## Collected material:
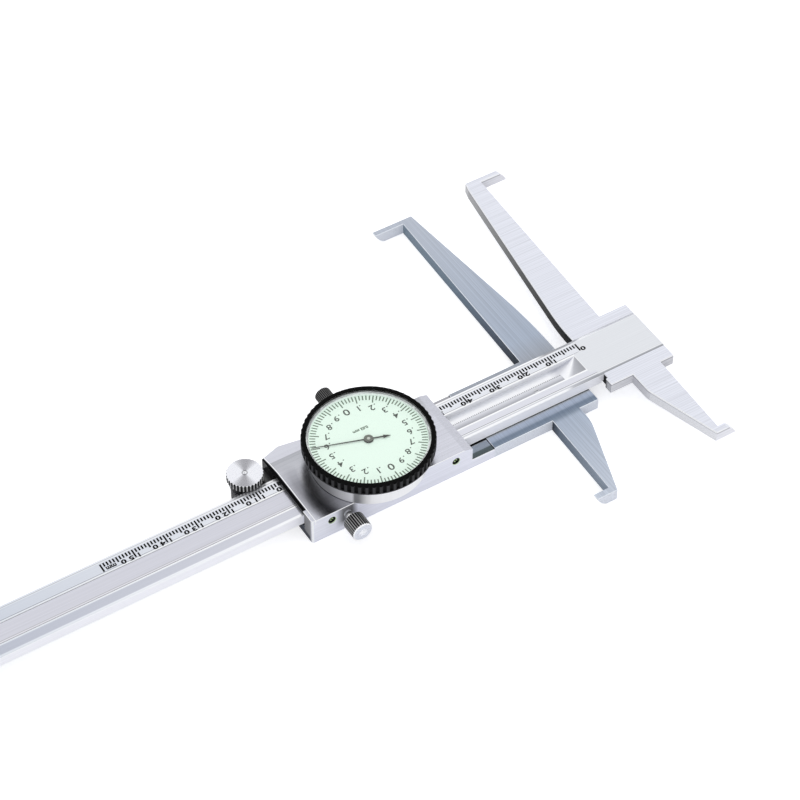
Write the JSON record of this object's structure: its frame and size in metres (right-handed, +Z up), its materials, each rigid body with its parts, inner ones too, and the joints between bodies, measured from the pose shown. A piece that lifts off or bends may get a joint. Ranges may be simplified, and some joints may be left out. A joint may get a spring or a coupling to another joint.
{
  "type": "inside groove dial caliper",
  "caption": "Dial caliper with outward-facing long and short jaws for inside grooves, sliding on a grooved beam with a rack, thumb roller, clamp screw and turning bezel.",
  "frame": {"origin": "on the beam's top face and the groove's centre line, at the scale's zero line", "axes": "+X along the scale from zero to the tail, +Y from the long jaws to the short jaws, +Z up out of the dial"},
  "size_m": [0.2335, 0.1271, 0.0191],
  "materials": {
    "beam_steel": "satin ground stainless steel with a matt scale strip",
    "jaw_steel": "ground along the jaws",
    "slider_steel": "satin ground lengthwise",
    "rack_steel": "milled",
    "strip_steel": "fine brushed sheet",
    "knurled_steel": "knurled rims, turned faces",
    "screw_steel": "plain turned",
    "spring_steel": "blued",
    "plated_metal": "turned and plated",
    "brass": "milled and turned",
    "dial_paint": "matt pale green with printed divisions",
    "ring_plastic": "matt",
    "clear_plastic": "clear polished",
    "black_plastic": "glossy with a scalloped grip",
    "pointer_paint": "matt dark"
  },
  "bodies": {
    "beam": {"beam": "beam_steel", "fixed_jaw": "jaw_steel", "fixed_jaw_screws": "screw_steel", "rack": "rack_steel", "rack_screws": "screw_steel", "beam_end_stop": "slider_steel", "end_stop_screws": "screw_steel"},
    "slider": {"slider_frame": "slider_steel", "moving_jaw": "jaw_steel", "jaw_plate_screws": "screw_steel", "gib_strip": "brass", "gib_screws": "screw_steel", "rack_cover": "strip_steel", "cover_rivets": "screw_steel", "roller_bracket": "slider_steel", "roller_axle": "screw_steel", "bracket_screws": "screw_steel", "dial_housing": "plated_metal", "housing_screws": "screw_steel", "arbor_bushes": "brass", "movement_bridge": "brass", "bridge_pillars": "brass", "bridge_screws": "screw_steel"},
    "clamp_screw": {"clamp_screw": "knurled_steel"},
    "thumb_roller": {"thumb_roller": "knurled_steel"},
    "bezel": {"bezel": "black_plastic", "crystal": "clear_plastic", "spacer_ring": "ring_plastic", "dial_face": "dial_paint"},
    "bezel_lock": {"bezel_lock_screw": "knurled_steel"},
    "drive_train": {"drive_arbor": "screw_steel", "drive_gear": "brass", "backlash_gear": "brass", "backlash_spring": "spring_steel", "gear_collar": "brass"},
    "pointer": {"centre_arbor": "screw_steel", "pointer": "pointer_paint"}
  },
  "joints": [
    {"name": "slider_slide", "type": "slide", "parent": "beam", "child": "slider", "axis": [1, 0, 0], "range_m": [-0.0398, 0.1012]},
    {"name": "clamp_screw_turn", "type": "hinge", "parent": "slider", "child": "clamp_screw", "pos_m": [0.091, 0.0121, -0.0017], "axis": [0, 1, 0], "range_deg": [-30, 180]},
    {"name": "bezel_turn", "type": "hinge", "parent": "slider", "child": "bezel", "pos_m": [0.07655, 0, 0.0095], "axis": [0, 0, 1], "continuous": true},
    {"name": "bezel_lock_turn", "type": "hinge", "parent": "slider", "child": "bezel_lock", "pos_m": [0.07655, -0.0196, 0.0047], "axis": [0, -1, 0], "range_deg": [-30, 180]},
    {"name": "thumb_roller_turn", "type": "hinge", "parent": "slider", "child": "thumb_roller", "pos_m": [0.10985, -0.0134, 0], "axis": [0, 0, 1], "continuous": true},
    {"name": "drive_train_turn", "type": "hinge", "parent": "slider", "child": "drive_train", "pos_m": [0.06853, -0.00134, 0], "axis": [0, 0, 1], "continuous": true},
    {"name": "pointer_turn", "type": "hinge", "parent": "slider", "child": "pointer", "pos_m": [0.07655, 0, 0], "axis": [0, 0, 1], "continuous": true}
  ],
  "couplings": [
    {"joint": "thumb_roller_turn", "follows": "slider_slide", "rad_per_m": 212.77},
    {"joint": "drive_train_turn", "follows": "slider_slide", "rad_per_m": 628.32},
    {"joint": "pointer_turn", "follows": "slider_slide", "rad_per_m": -3141.6}
  ]
}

## What you need to do:
Return the lines above exactly, keeping every word.

## Task response:
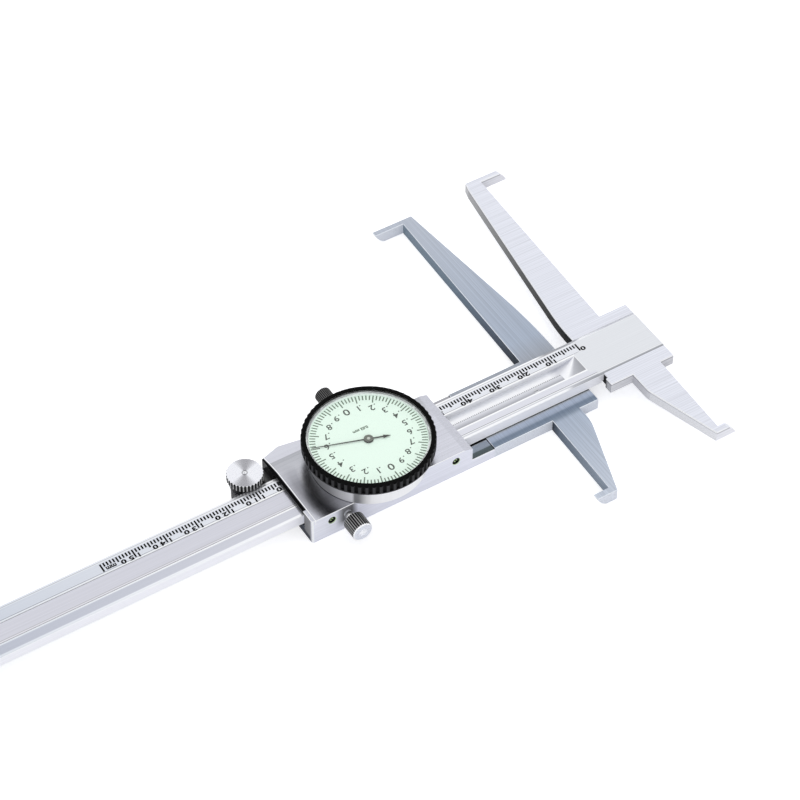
Write the JSON record of this object's structure: its frame and size in metres (right-handed, +Z up), its materials, each rigid body with its parts, inner ones too, and the joints between bodies, measured from the pose shown. A piece that lifts off or bends may get a joint. Ranges may be simplified, and some joints may be left out. A joint may get a spring or a coupling to another joint.
{
  "type": "inside groove dial caliper",
  "caption": "Dial caliper with outward-facing long and short jaws for inside grooves, sliding on a grooved beam with a rack, thumb roller, clamp screw and turning bezel.",
  "frame": {"origin": "on the beam's top face and the groove's centre line, at the scale's zero line", "axes": "+X along the scale from zero to the tail, +Y from the long jaws to the short jaws, +Z up out of the dial"},
  "size_m": [0.2335, 0.1271, 0.0191],
  "materials": {
    "beam_steel": "satin ground stainless steel with a matt scale strip",
    "jaw_steel": "ground along the jaws",
    "slider_steel": "satin ground lengthwise",
    "rack_steel": "milled",
    "strip_steel": "fine brushed sheet",
    "knurled_steel": "knurled rims, turned faces",
    "screw_steel": "plain turned",
    "spring_steel": "blued",
    "plated_metal": "turned and plated",
    "brass": "milled and turned",
    "dial_paint": "matt pale green with printed divisions",
    "ring_plastic": "matt",
    "clear_plastic": "clear polished",
    "black_plastic": "glossy with a scalloped grip",
    "pointer_paint": "matt dark"
  },
  "bodies": {
    "beam": {"beam": "beam_steel", "fixed_jaw": "jaw_steel", "fixed_jaw_screws": "screw_steel", "rack": "rack_steel", "rack_screws": "screw_steel", "beam_end_stop": "slider_steel", "end_stop_screws": "screw_steel"},
    "slider": {"slider_frame": "slider_steel", "moving_jaw": "jaw_steel", "jaw_plate_screws": "screw_steel", "gib_strip": "brass", "gib_screws": "screw_steel", "rack_cover": "strip_steel", "cover_rivets": "screw_steel", "roller_bracket": "slider_steel", "roller_axle": "screw_steel", "bracket_screws": "screw_steel", "dial_housing": "plated_metal", "housing_screws": "screw_steel", "arbor_bushes": "brass", "movement_bridge": "brass", "bridge_pillars": "brass", "bridge_screws": "screw_steel"},
    "clamp_screw": {"clamp_screw": "knurled_steel"},
    "thumb_roller": {"thumb_roller": "knurled_steel"},
    "bezel": {"bezel": "black_plastic", "crystal": "clear_plastic", "spacer_ring": "ring_plastic", "dial_face": "dial_paint"},
    "bezel_lock": {"bezel_lock_screw": "knurled_steel"},
    "drive_train": {"drive_arbor": "screw_steel", "drive_gear": "brass", "backlash_gear": "brass", "backlash_spring": "spring_steel", "gear_collar": "brass"},
    "pointer": {"centre_arbor": "screw_steel", "pointer": "pointer_paint"}
  },
  "joints": [
    {"name": "slider_slide", "type": "slide", "parent": "beam", "child": "slider", "axis": [1, 0, 0], "range_m": [-0.0398, 0.1012]},
    {"name": "clamp_screw_turn", "type": "hinge", "parent": "slider", "child": "clamp_screw", "pos_m": [0.091, 0.0121, -0.0017], "axis": [0, 1, 0], "range_deg": [-30, 180]},
    {"name": "bezel_turn", "type": "hinge", "parent": "slider", "child": "bezel", "pos_m": [0.07655, 0, 0.0095], "axis": [0, 0, 1], "continuous": true},
    {"name": "bezel_lock_turn", "type": "hinge", "parent": "slider", "child": "bezel_lock", "pos_m": [0.07655, -0.0196, 0.0047], "axis": [0, -1, 0], "range_deg": [-30, 180]},
    {"name": "thumb_roller_turn", "type": "hinge", "parent": "slider", "child": "thumb_roller", "pos_m": [0.10985, -0.0134, 0], "axis": [0, 0, 1], "continuous": true},
    {"name": "drive_train_turn", "type": "hinge", "parent": "slider", "child": "drive_train", "pos_m": [0.06853, -0.00134, 0], "axis": [0, 0, 1], "continuous": true},
    {"name": "pointer_turn", "type": "hinge", "parent": "slider", "child": "pointer", "pos_m": [0.07655, 0, 0], "axis": [0, 0, 1], "continuous": true}
  ],
  "couplings": [
    {"joint": "thumb_roller_turn", "follows": "slider_slide", "rad_per_m": 212.77},
    {"joint": "drive_train_turn", "follows": "slider_slide", "rad_per_m": 628.32},
    {"joint": "pointer_turn", "follows": "slider_slide", "rad_per_m": -3141.6}
  ]
}